Home also had me finding out that a friend I made from this journey, who found these things out through headaches, well, he had a grand mal seizure while driving. Unlike me, he found out and hadn’t had a seizure at all but was taking the pills as a preventive measure. Like me he was shocked to feel fine one moment and to be told he had a seizure the next. Like me, he has kids and so has a driving restriction  that worries him about the most important passengers which is never the one in the driving seat. Like me, it messed with his confidence of how can you be fine one moment and in an ambulance the next. I exchanged some tips of some of the things with him and his family that I’ve done to remind myself of the medication (an old person pill dispenser so you can retroactively look to see if you missed it, rather than taking it straight from a bottle and a google calendar thing that is set to send an email and pop up on my phone as an alarm) to lower the risks. He is fortunate enough to where his spouse is clearly supportive but they are working on teaching their kids how to make the 911 call and what to say. Both he and the imerman angel are on the same medication that I’m on, on lower dosages… Both of them had their first seizure while driving and thankfully neither they nor anyone else was hurt… but I’m grateful I was never behind a wheel the two times I woke up in an ambulance (this is why I have a driving restriction).

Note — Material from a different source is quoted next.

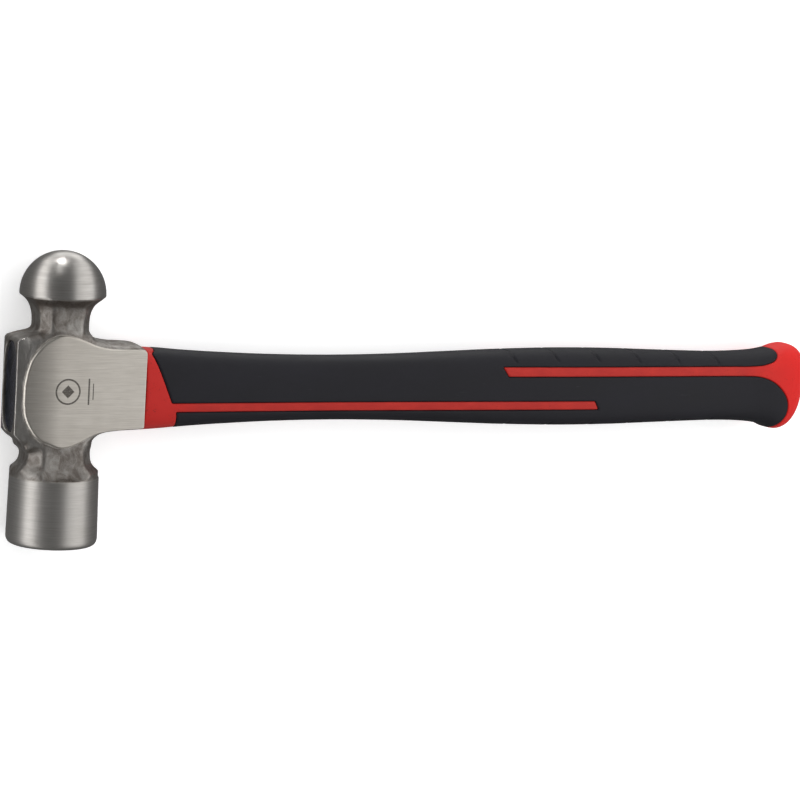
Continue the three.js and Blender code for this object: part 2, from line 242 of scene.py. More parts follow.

Chicago is apparently called the Second City. While there are competing theories of where the nickname originated, the story I choose to believe is that they called themselves that after having to rebuild the city after a great fire. There are people who take their second shot at life and throw it away being bitter or scared of what happened on the first part. There are those who put it on hold or slow it down while in treatment and come back to some or none of it, shifting it. I’ve called my life, Life Part II many times, with some dramatic changes having been handed to me and others me consciously deciding out of a strange mixture of hope and fear (pile on the list here the George Clooney approach, putting off brain surgery to run a marathon, running races with a stroller all the time, doing some things with a lot more caution and others with a lot more abandon).  Chicago politicians’ jail time would tell you that they’ve probably missed a fair share of getting some of it right… a cursory reading of this blog would tell you that about me. But sometimes, the only thing you get right is to keep going, to give it a second try as well as you can, sometimes unclear or scared of how much of the balance you’re getting right. At the Spartan the volunteer shouted in the middle of an obstacle, you’re miles ahead of the guys on the couch. I’ve gotten lost on races so I wondered if that was true for me, what if you take the wrong turn as I have in cycling or in running? I don’t have a clear answer for that but I know/hope/believe that even along the wrong turns we all make in life… that we’re still ahead of the people on the couch … The second city gave me a lot to think about in Life Part II but it never made me question the will to keep going.


1 comment:

  1. Thanks for allowing more of us back in. I'm proud to have had you as a friend. I'm expecting to get reacquainted in the future. You are one of the good ones, Iram!